Yes, called Network Lock, with granular configuration options for advanced users.
Is AirVPN’s client open source?
Yes. The Eddie client is open source, so independent researchers can review the code — a real transparency advantage that helps make up for the missing formal audit.
Pricing and Plans
At roughly $3.01/month on the longest plan, AirVPN is priced competitively for what it delivers — though whether that’s a good deal depends entirely on wanting its specific mix of deep configurability, torrenting focus, and activist privacy philosophy, rather than mainstream ease of use or streaming.

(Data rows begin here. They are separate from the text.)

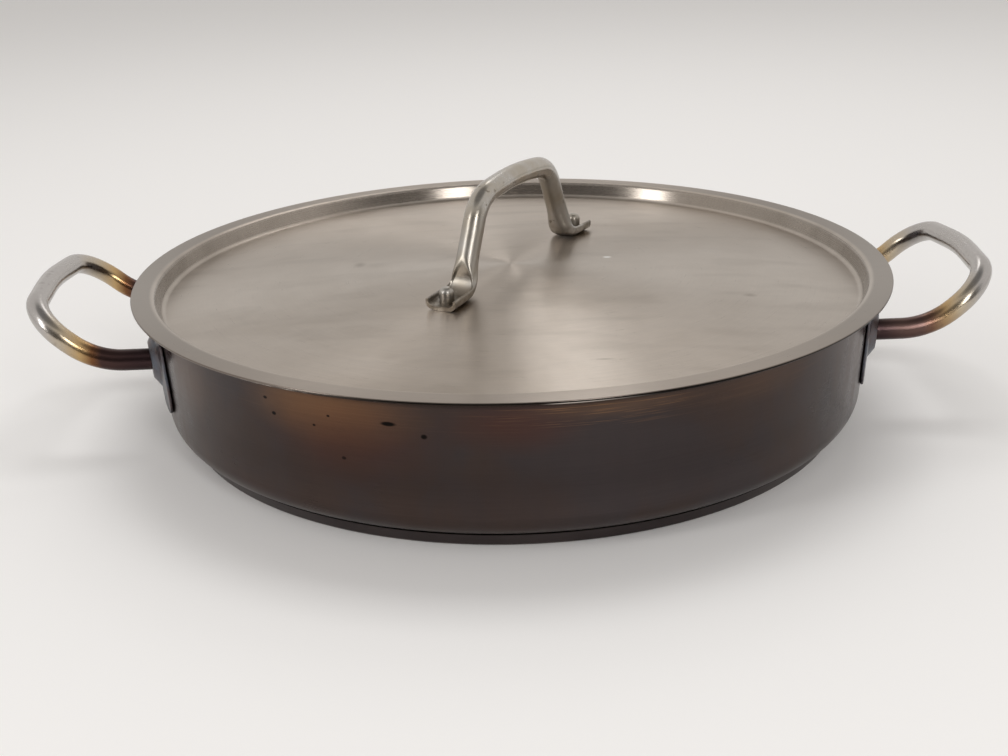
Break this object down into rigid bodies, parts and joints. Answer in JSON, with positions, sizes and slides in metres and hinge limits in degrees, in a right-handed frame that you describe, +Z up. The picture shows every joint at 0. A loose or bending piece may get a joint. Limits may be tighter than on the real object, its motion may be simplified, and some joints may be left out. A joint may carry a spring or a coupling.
{
  "type": "brazier pan",
  "caption": "Wide shallow round metal pan with a sandwich base, upswept tube loop handles on pressed domed brackets, and a loose sunk lid with a riveted arched tube handle.",
  "frame": {"origin": "middle of the underside of the pan's base", "axes": "+X from the pan's axis through the middle of the right loop handle, -Y towards the front, +Z up along the pan's axis"},
  "size_m": [0.4816, 0.382, 0.1246],
  "materials": {
    "heated_steel": "brushed, darkened brown by heat",
    "base_steel": "brushed, darkened by heat",
    "core_aluminium": "plain",
    "bracket_steel": "satin, darkened by heat",
    "loop_steel": "polished, straw to brown tint near the pan",
    "lid_steel": "circular brushing",
    "handle_steel": "polished, worn"
  },
  "bodies": {
    "pan": {"pan_shell": "heated_steel", "base_cap": "base_steel", "base_core": "core_aluminium", "left_front_bracket": "bracket_steel", "left_rear_bracket": "bracket_steel", "right_front_bracket": "bracket_steel", "right_rear_bracket": "bracket_steel", "left_loop_handle": "loop_steel", "right_loop_handle": "loop_steel"},
    "lid": {"lid_panel": "lid_steel", "lid_handle": "handle_steel", "lid_rivets": "handle_steel"}
  },
  "joints": [
    {"name": "lid_lift", "type": "slide", "parent": "pan", "child": "lid", "axis": [0, 0, 1], "range_m": [0, 0.15]}
  ]
}
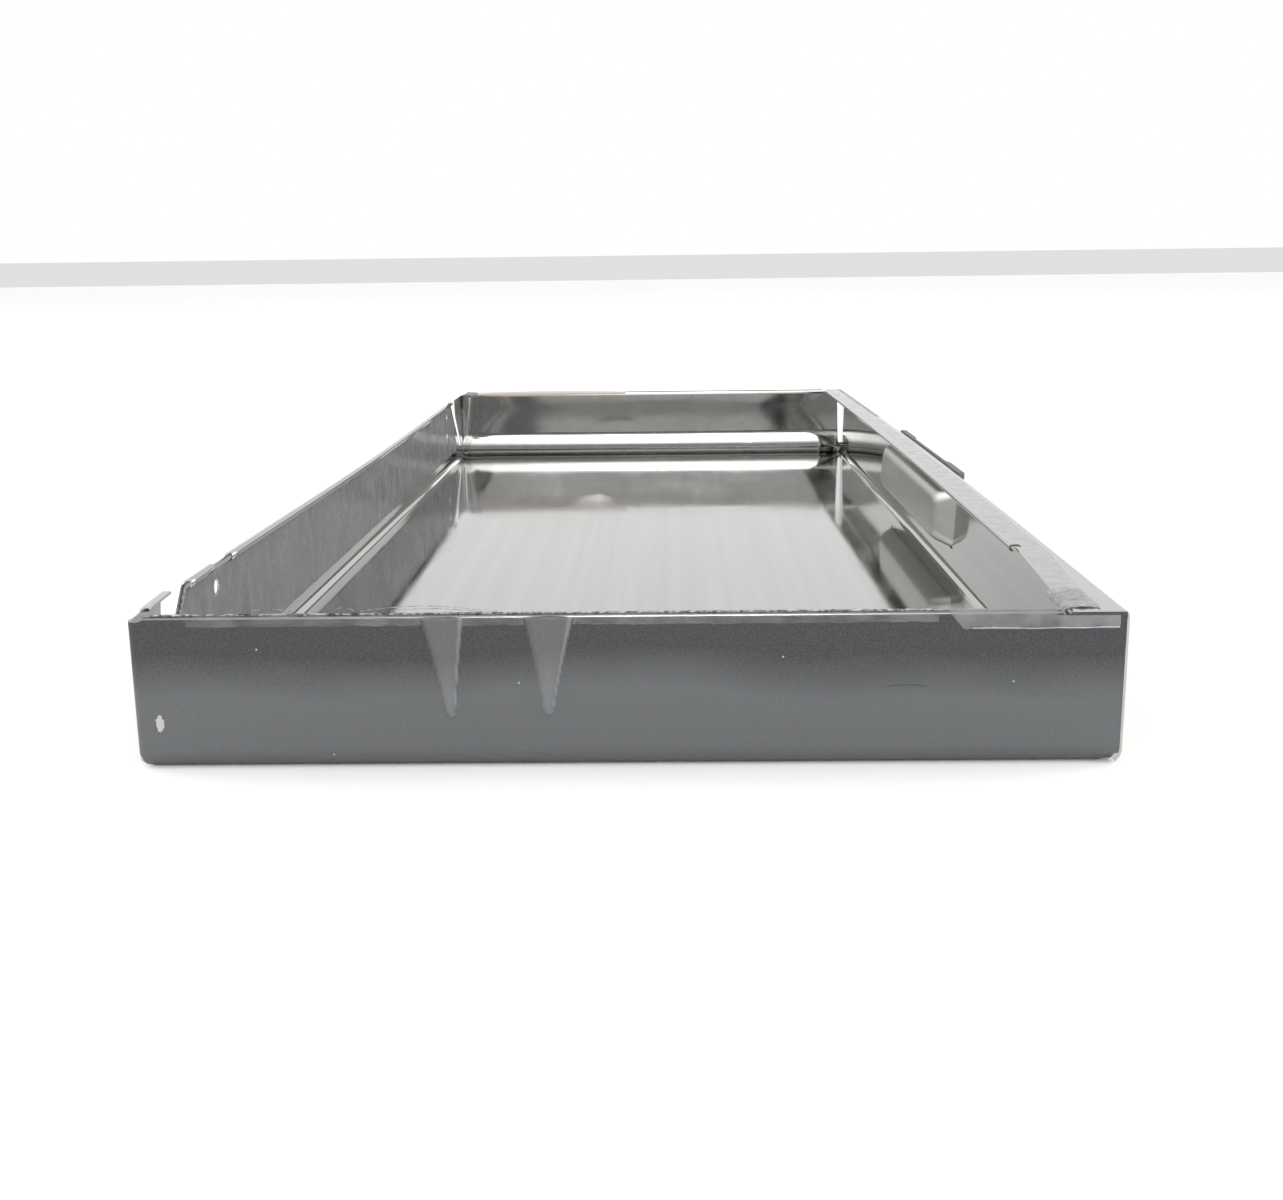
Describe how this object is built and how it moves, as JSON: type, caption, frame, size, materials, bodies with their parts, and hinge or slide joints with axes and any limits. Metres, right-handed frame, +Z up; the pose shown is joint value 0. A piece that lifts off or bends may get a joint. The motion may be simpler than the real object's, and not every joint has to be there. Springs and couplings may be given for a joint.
{
  "type": "paint roller tray",
  "caption": "Long shallow open sheet-metal tray with rolled rims, slotted corners, a flanged side fascia with a pull pocket, and leftover protective film.",
  "frame": {"origin": "centre of the tray's footprint (fascia's outside face to left wall) on the underside of the floor", "axes": "+X across the tray towards the flanged fascia, +Y along its length away from the front wall, +Z up"},
  "size_m": [0.3059, 0.7523, 0.0494],
  "materials": {
    "bright_steel": "bright cold-rolled sheet, near mirror, faint rolling lines",
    "dark_plastic": "moulded, fine matt texture",
    "matt_film": "grey milky protective film, matt",
    "clear_film": "thin clear protective film, wrinkled",
    "paper_tape": "thin beige masking tape, matt",
    "blue_film": "thin blue-tinted protective film"
  },
  "bodies": {
    "root": {"tray_pan": "bright_steel", "side_fascia": "bright_steel", "pull_cup": "bright_steel", "pull_lip": "dark_plastic", "front_wall_film": "matt_film", "left_wall_film": "clear_film", "front_rim_film": "clear_film", "front_rim_tape": "clear_film", "flange_film": "clear_film", "flange_end_film": "clear_film", "back_rim_tape": "paper_tape", "blue_film_scraps": "blue_film"}
  },
  "joints": []
}
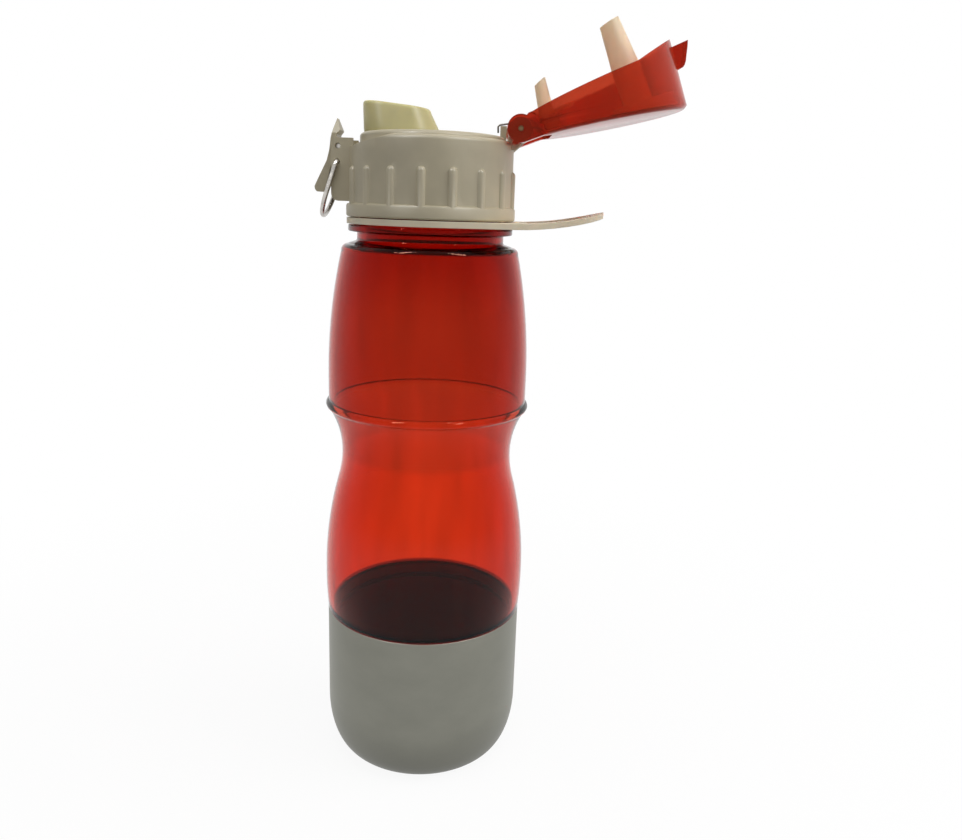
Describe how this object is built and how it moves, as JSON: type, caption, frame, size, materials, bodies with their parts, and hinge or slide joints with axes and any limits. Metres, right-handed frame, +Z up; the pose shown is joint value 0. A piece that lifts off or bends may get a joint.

Does AirVPN support port forwarding?
Yes. Port forwarding is supported — a feature technical and torrenting users specifically look for, and one plenty of mainstream VPNs have quietly dropped in recent years.
The Verdict: Who Should Use AirVPN?
AirVPN is tailor-made for technically proficient users, privacy advocates, and heavy torrenters — anyone who values deep configuration, open-source principles, and advanced features like port forwarding and VPN over Tor/SSH/SSL.
We highly recommend AirVPN for:
- Linux users and network tinkerers.
- Users prioritizing secure and configurable torrenting (especially seeding).
- Individuals needing advanced obfuscation techniques to bypass censorship.
- Users who trust technical implementation and community reputation over third-party audits for privacy.
If what you need is easy streaming, a simple point-and-click app, or the reassurance of a recent independent audit, this probably isn’t your VPN. But for the audience it’s built for, the level of control and feature depth is hard to match.